*Information shown:*
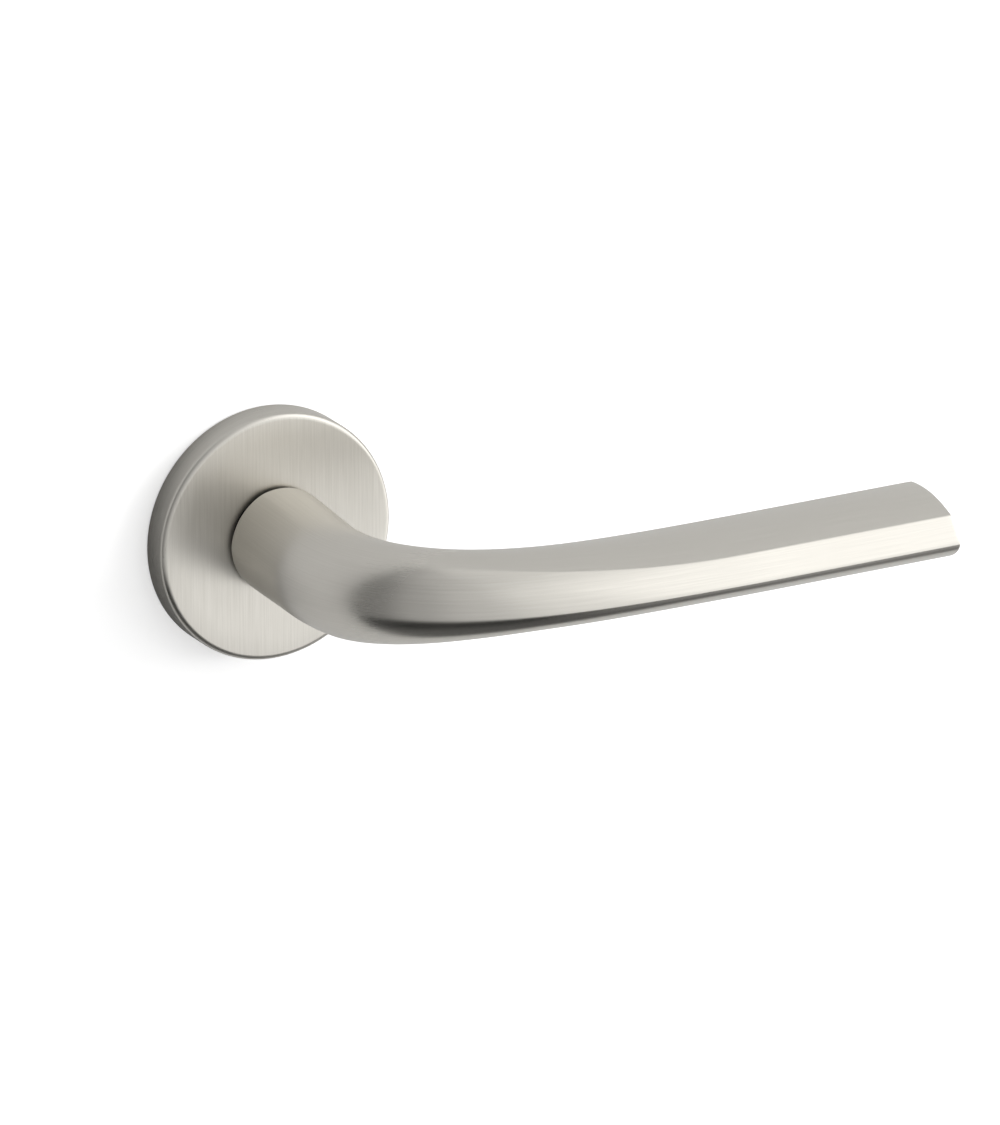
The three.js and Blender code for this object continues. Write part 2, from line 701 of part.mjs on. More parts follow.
// ---- Fixings ----
function bolt(side) {
  const headLow = BASE_FLOOR + PRESS;
  const headTop = headLow + BOLT_HEAD_HEIGHT;
  const [crownIn, crownBack] = BOLT_HEAD_EDGE;
  const at = [side * boltX, 0];
  const body = turned(
    [
      [0, -BOLT_LENGTH],
      [BOLT_RADIUS - BOLT_POINT, -BOLT_LENGTH],
      [BOLT_RADIUS, -BOLT_LENGTH + BOLT_POINT],
      [BOLT_RADIUS, headLow],
      [BOLT_HEAD_RADIUS, headLow],
      [BOLT_HEAD_RADIUS, headTop - crownBack],
      [BOLT_HEAD_RADIUS - crownIn, headTop],
      [0, headTop],
    ],
    20,
    at,
  );
  return cut(body, crossRecess(BOLT_RECESS, headTop, at));
}

function boltSleeve(side) {
  const inner = BOLT_RADIUS + RUNNING;
  const outer = inner + SLEEVE_WALL;
  const front = -POST_LENGTH - GAP;
  return turned(ringShape(inner, outer, front - SLEEVE_LENGTH, front), 20, [side * boltX, 0]);
}

function woodScrew(side) {
  const at = [0, side * woodScrewZ];
  const headTop = COUNTERSINK_FLOOR + countersinkDepth + GAP;
  const headEdge = headTop - GAP / 2;
  const seat = headEdge - countersinkDepth;
  const tip = headTop - WOOD_SCREW_LENGTH;
  const core = WOOD_SCREW_RADIUS - THREAD_DEPTH;
  const threads = [];
  const turns = Math.floor((WOOD_SCREW_LENGTH - WOOD_SCREW_POINT - WOOD_SCREW_SHANK) / THREAD_PITCH);
  for (let i = 0; i < turns; i++) {
    const low = tip + WOOD_SCREW_POINT + i * THREAD_PITCH;
    threads.push([core, low], [WOOD_SCREW_RADIUS, low + THREAD_PITCH / 2]);
  }
  const body = turned(
    [
      [0, tip],
      ...threads,
      [core, seat - 2 * SHANK_TAPER],
      [WOOD_SCREW_RADIUS, seat - SHANK_TAPER],
      [WOOD_SCREW_RADIUS, seat],
      [WOOD_SCREW_HEAD_RADIUS, headEdge],
      [WOOD_SCREW_HEAD_RADIUS, headTop],
      [0, headTop],
    ],
    14,
    at,
  );
  return cut(body, crossRecess(WOOD_SCREW_RECESS, headTop, at));
}

// ---- Assembly ----
const handle = new THREE.Group();
const rose = new THREE.Group();
const turning = new THREE.Group();
handle.add(rose, turning);

function piece(group, name, body, material) {
  const mesh = new THREE.Mesh(geometryOf(body), material);
  mesh.name = name;
  group.add(mesh);
}

piece(turning, "lever", lever(), satinNickel);
piece(turning, "set_screw", setScrew(), blackSteel);
piece(turning, "spindle", spindle(), zincPlated);
piece(turning, "spring_driver", springDriver(), zincPlated);
piece(turning, "thrust_washer", thrustWasher(), springSteel);
piece(turning, "retaining_ring", retainingRing(), blackSteel);

piece(rose, "rose_cover", roseCover(), satinNickel);
piece(rose, "rose_base", roseBase(), zincCasting);
piece(rose, "neck_bush", neckBush(), whiteNylon);
piece(rose, "glide_ring", glideRing(), blackNylon);
piece(rose, "spring_plate", springPlate(), zincPlated);
piece(rose, "cover_snap_ring", snapRing(), springSteel);

["upper", "lower"].forEach((place, i) => {
  const side = 1 - 2 * i;
  const turn = oppositeAngles[i];
  piece(rose, `return_spring_${place}`, returnSpring(turn), springSteel);
  piece(rose, `plate_screw_${place}`, plateScrew(pillarAngles[i]), zincPlated);
  piece(rose, `wood_screw_${place}`, woodScrew(side), zincPlated);
});

["left", "right"].forEach((place, i) => {
  const side = fixingSides[i];
  piece(rose, `bolt_${place}`, bolt(side), zincPlated);
  piece(rose, `bolt_sleeve_${place}`, boltSleeve(side), zincPlated);
});

export default handle;
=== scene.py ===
"""A door lever handle on a round sprung rose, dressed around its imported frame.

Units are metres. The door's face is the plane y = 0, the room is on its -Y side and the grip
points along +X. "Standoff" is the distance from the door's face into the room, so y = -standoff.
"""

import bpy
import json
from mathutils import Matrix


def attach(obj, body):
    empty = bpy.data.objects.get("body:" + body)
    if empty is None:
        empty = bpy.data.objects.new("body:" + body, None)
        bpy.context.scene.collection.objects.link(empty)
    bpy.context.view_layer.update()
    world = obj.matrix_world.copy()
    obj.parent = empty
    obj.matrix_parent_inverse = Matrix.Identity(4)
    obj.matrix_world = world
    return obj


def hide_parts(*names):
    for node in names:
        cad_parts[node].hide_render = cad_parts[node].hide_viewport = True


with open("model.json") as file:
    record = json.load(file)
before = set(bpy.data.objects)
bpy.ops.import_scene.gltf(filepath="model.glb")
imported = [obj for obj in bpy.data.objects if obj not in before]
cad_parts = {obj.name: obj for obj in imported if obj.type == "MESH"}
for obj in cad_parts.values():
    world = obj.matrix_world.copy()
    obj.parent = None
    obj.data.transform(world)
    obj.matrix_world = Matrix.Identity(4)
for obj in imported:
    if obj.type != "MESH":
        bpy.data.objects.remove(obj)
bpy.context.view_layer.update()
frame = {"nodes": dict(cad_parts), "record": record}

import json
import logging
import math
from dataclasses import dataclass, field
from enum import Enum
from typing import Callable, Iterable, Sequence

import bmesh
import bpy
from mathutils import Vector

logging.basicConfig(level=logging.INFO, format="%(message)s")
log = logging.getLogger("lever_handle")

Pair = tuple[float, float]
Colour = tuple[float, float, float]
MM = 0.001
WELD = 1e-7  # corners closer than this are one corner
GRAIN = "grain"  # the name of the map that the brushed grain follows
GRAIN_SCALE = 10.0  # grain map units to a metre
ACROSS_THE_DOOR = (0, 1, 0)


class Body(Enum):
    """The two bodies that pieces ride on."""

    ROSE = "rose"
    HANDLE = "handle"


class Slot(Enum):
    """The record's material slots."""

    NICKEL = "satin_nickel"
    ZINC_CASTING = "zinc_casting"
    ZINC_PLATED = "zinc_plated_steel"
    SPRING_STEEL = "spring_steel"
    BLACK_STEEL = "black_steel"
    NYLON = "white_nylon"
    BLACK_NYLON = "black_nylon"


# ---------------------------------------------------------------- small maths


def mix(a: float, b: float, share: float) -> float:
    """Returns the value a share of the way from a to b."""
    return a + (b - a) * share


def smooth(t: float) -> float:
    """Returns an eased step from 0 to 1."""
    k = min(max(t, 0.0), 1.0)
    return k * k * (3 - 2 * k)


def arch(t: float) -> float:
    """Returns a parabola that is 0 at both ends and 1 in the middle."""
    return 4 * t * (1 - t)


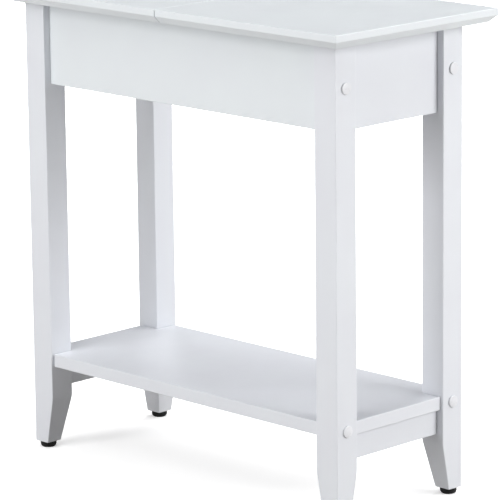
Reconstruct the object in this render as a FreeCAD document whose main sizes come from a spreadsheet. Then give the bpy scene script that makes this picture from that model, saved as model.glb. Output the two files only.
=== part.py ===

*What you are asked to do:* Filter the entries and copy out every line with the word "record".

*The result:*
    record = json.load(file)
frame = {"nodes": dict(cad_parts), "record": record}
    """The record's material slots."""